Your task is to reproduce the material exactly.

-- BEGIN Raw data --

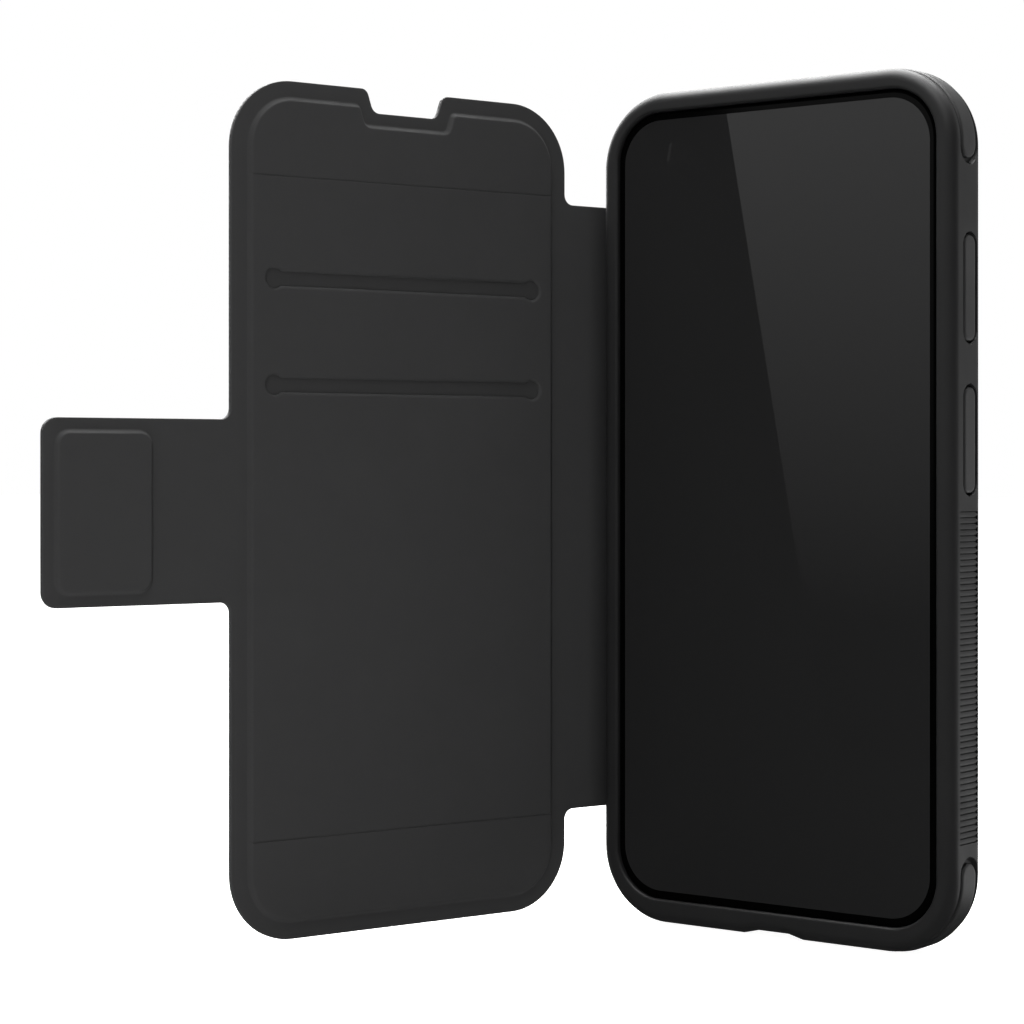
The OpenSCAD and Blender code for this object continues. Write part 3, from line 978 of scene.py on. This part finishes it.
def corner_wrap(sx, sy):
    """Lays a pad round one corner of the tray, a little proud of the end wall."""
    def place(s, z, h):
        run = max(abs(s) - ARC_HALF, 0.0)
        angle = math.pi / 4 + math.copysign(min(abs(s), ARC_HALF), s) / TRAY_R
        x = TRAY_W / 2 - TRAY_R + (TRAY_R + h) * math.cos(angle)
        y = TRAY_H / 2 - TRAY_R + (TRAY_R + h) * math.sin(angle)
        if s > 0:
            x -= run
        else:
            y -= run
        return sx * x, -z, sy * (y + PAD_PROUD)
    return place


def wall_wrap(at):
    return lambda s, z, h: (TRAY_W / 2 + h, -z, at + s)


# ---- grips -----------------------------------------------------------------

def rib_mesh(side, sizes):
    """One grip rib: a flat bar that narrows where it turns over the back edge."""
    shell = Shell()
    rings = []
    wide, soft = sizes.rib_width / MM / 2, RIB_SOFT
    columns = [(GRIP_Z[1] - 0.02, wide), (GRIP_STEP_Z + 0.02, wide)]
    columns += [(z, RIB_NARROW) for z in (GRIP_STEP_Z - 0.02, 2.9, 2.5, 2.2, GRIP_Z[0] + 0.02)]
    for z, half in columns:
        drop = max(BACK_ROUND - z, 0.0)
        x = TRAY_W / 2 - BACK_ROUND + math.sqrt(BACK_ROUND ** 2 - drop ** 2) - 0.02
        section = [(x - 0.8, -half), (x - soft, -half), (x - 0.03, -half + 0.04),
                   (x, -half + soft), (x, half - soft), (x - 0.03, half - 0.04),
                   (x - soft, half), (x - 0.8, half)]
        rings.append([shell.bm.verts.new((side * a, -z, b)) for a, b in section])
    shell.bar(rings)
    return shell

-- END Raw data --

- _Solution for this task_:
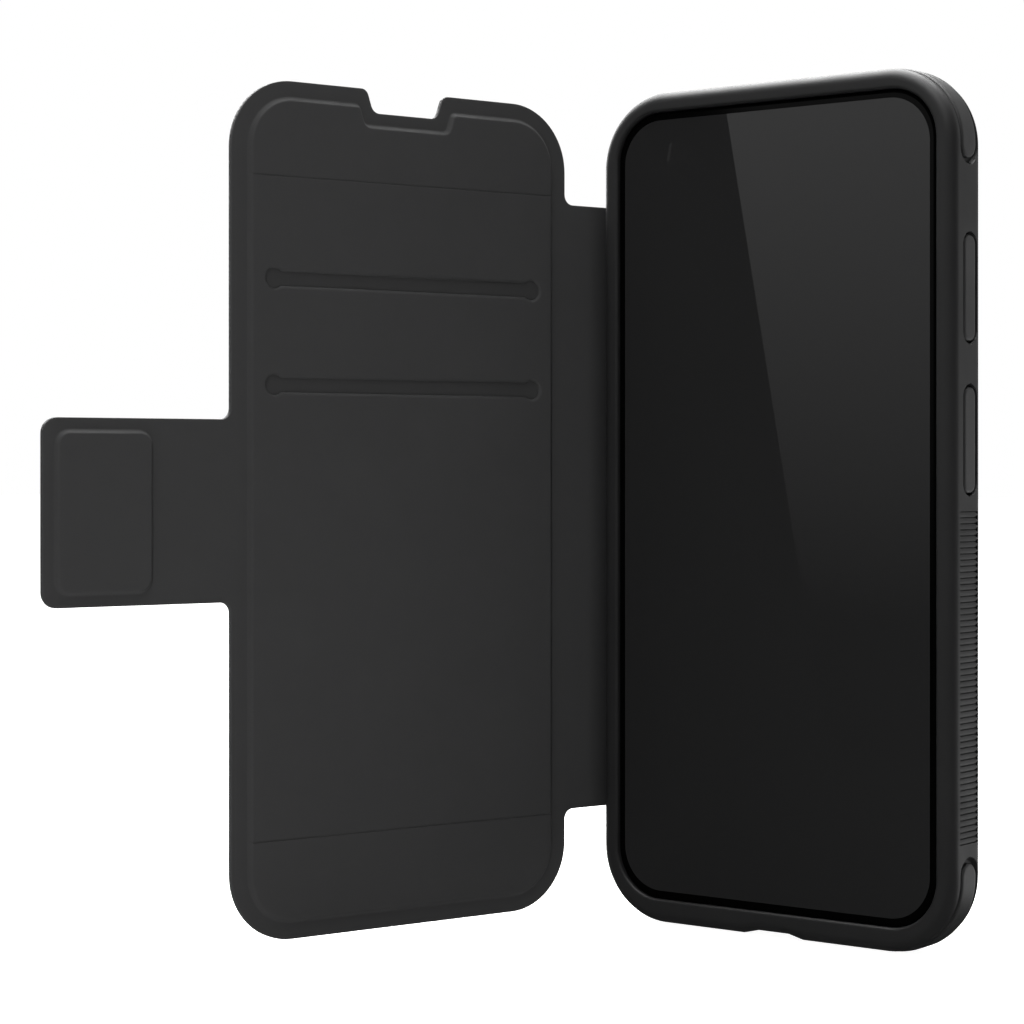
The OpenSCAD and Blender code for this object continues. Write part 3, from line 978 of scene.py on. This part finishes it.
def corner_wrap(sx, sy):
    """Lays a pad round one corner of the tray, a little proud of the end wall."""
    def place(s, z, h):
        run = max(abs(s) - ARC_HALF, 0.0)
        angle = math.pi / 4 + math.copysign(min(abs(s), ARC_HALF), s) / TRAY_R
        x = TRAY_W / 2 - TRAY_R + (TRAY_R + h) * math.cos(angle)
        y = TRAY_H / 2 - TRAY_R + (TRAY_R + h) * math.sin(angle)
        if s > 0:
            x -= run
        else:
            y -= run
        return sx * x, -z, sy * (y + PAD_PROUD)
    return place


def wall_wrap(at):
    return lambda s, z, h: (TRAY_W / 2 + h, -z, at + s)


# ---- grips -----------------------------------------------------------------

def rib_mesh(side, sizes):
    """One grip rib: a flat bar that narrows where it turns over the back edge."""
    shell = Shell()
    rings = []
    wide, soft = sizes.rib_width / MM / 2, RIB_SOFT
    columns = [(GRIP_Z[1] - 0.02, wide), (GRIP_STEP_Z + 0.02, wide)]
    columns += [(z, RIB_NARROW) for z in (GRIP_STEP_Z - 0.02, 2.9, 2.5, 2.2, GRIP_Z[0] + 0.02)]
    for z, half in columns:
        drop = max(BACK_ROUND - z, 0.0)
        x = TRAY_W / 2 - BACK_ROUND + math.sqrt(BACK_ROUND ** 2 - drop ** 2) - 0.02
        section = [(x - 0.8, -half), (x - soft, -half), (x - 0.03, -half + 0.04),
                   (x, -half + soft), (x, half - soft), (x - 0.03, half - 0.04),
                   (x - soft, half), (x - 0.8, half)]
        rings.append([shell.bm.verts.new((side * a, -z, b)) for a, b in section])
    shell.bar(rings)
    return shell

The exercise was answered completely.